Я отказался посылать статьи для напечатания за грани­цу. Я сказал Герцену, что слово может действительно быть сильным и великим делом, но только тогда, когда чело­век подвергается за него ответственности; а Каткову, ко­торый упрекал Герцена за то, что он говорит под защитою иностранной власти, написал, что не больше достоинства и в его нападках на Герцена, которые он позволяет себе под зашитою русского полицейского. Я писал разным жур­налистам, что, упрекая цензуру, они сами действуют не искренно и относительно авторов, не печатая дельного, и относительно фактов, печатая вещи, противные здравому смыслу. Я обличил действия лже-демократа Бакунина, по­казав, как лже-либералы сходятся с деспотами, и прервал все сношения с ним; и писал социалисту Петрашевскому, что, вступая в борьбу со злом, надо самому быть неприча­стным ему; что только тогда может существовать нрав­ственная сила, несокрушимая в борьбе при всей несораз­мерности внешних сил, как и подтвердилось это на моем собственном примере, вырвавшем у одного из сановников восклицание: «Его законность тошнее нам всякой неза­конности».

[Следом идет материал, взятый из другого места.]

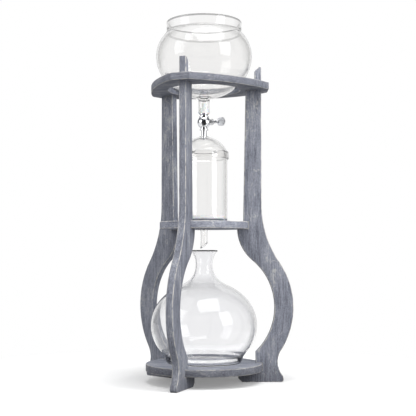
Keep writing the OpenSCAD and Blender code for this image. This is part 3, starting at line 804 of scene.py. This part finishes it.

Действительно, очень рады были бы мои противники, если бы имели возможность прикрыть покровом обвине­ния и осуждения их ненависть и мщение. Но я не подавал им ни малейшего повода к тому. Какие клеветы они не рассеивали, они сами доказывали, что не верили им, по­тому что, имея в руках своих и суд и судей, не отважились приступить никогда к законному преследованию меня в чем бы то ни было, и потому им не оставалось ничего более, как прибегнуть к средствам, заведомо всем и созна­тельно для них самих противозаконным. Конечно, они ока­зались вполне способными на это и не отступили и перед самими гнусными.

Между тем все самые значительные журналы в России наполнились выписками из моих статей и заговорили о них; и если таково было впечатление в Петербурге и в России, то можно себе представить, какое впечатление мои статьи должны были произвести в Сибири, на самом театре описываемых действий; в Сибири, где никогда еще не раздавалось свободное слово, где привыкли действовать тайными доносами и глухою только оппозицией, где на­чальники привыкли сажать в острог без суда всякого ос­мелившегося сказать хоть слово всякое неугодное им лицо.

Надо сказать, что «Морской Сборник» или вовсе до тех пор не выписывался в Сибири, или выписывался только случайно кем-нибудь. Так, во всем Иркутске он нашелся только в одной частной библиотеке-читальне. Зато эта чи­тальня целую неделю была буквально осаждена толпою. Распорядились так, что один кто-нибудь должен был чи­тать мою статью вслух, а другие слушали, и когда чтение было окончено, то просили слышавших очистить читаль­ню, чтоб дать место другим. Так продолжалось несколько дней с раннего утра до позднего вечера. Вместе с тем из всех сибирских городов полетели выписки «Морского Сбор­ника». Выписана была не одна сотня, так что возбужден был даже вопрос о причине такого огромного внезапного требования.

В Чите явились ко мне с поздравлением не только час­тные, но и служащие лица, и даже из самых крупных; одни, действительно не одобрявшие незаконные меры Му­равьева и неохотно их исполнявшие, другие, потому что прикидывались либералами. Вслед за тем начал я получать и из сибирских городов, и с Амура, и из России пись­менные адресы, восхвалявшие мое «великое слово, мое геройство».

Но для меня важнее всего было то следствие моих ста­тей, что все незаконные меры как рукой сняло за Байка­лом. Народ вздохнул свободно. Корсаков пытался было оп­ровергнуть мои показания брошюрою восхвалителя ex officio Амурских дел, Романова, и представил ее даже, как гово­рили, государю, но своей попыткой вызвал только ус­мешку. Делать было нечего. Возвратясь в Читу, он тоже официально стал толковать о законности и уверять, что незаконные действия истекали будто бы от излишнего усер­дия низших начальников, выслуживавшихся уверениями, что такая-то мера не будет отяготительна для народа. Бро­шюра же Романова была для них еще тем невыгодна, что давала мне повод, опровергая ее, войти в новые поясне­ния и представлять новые факты.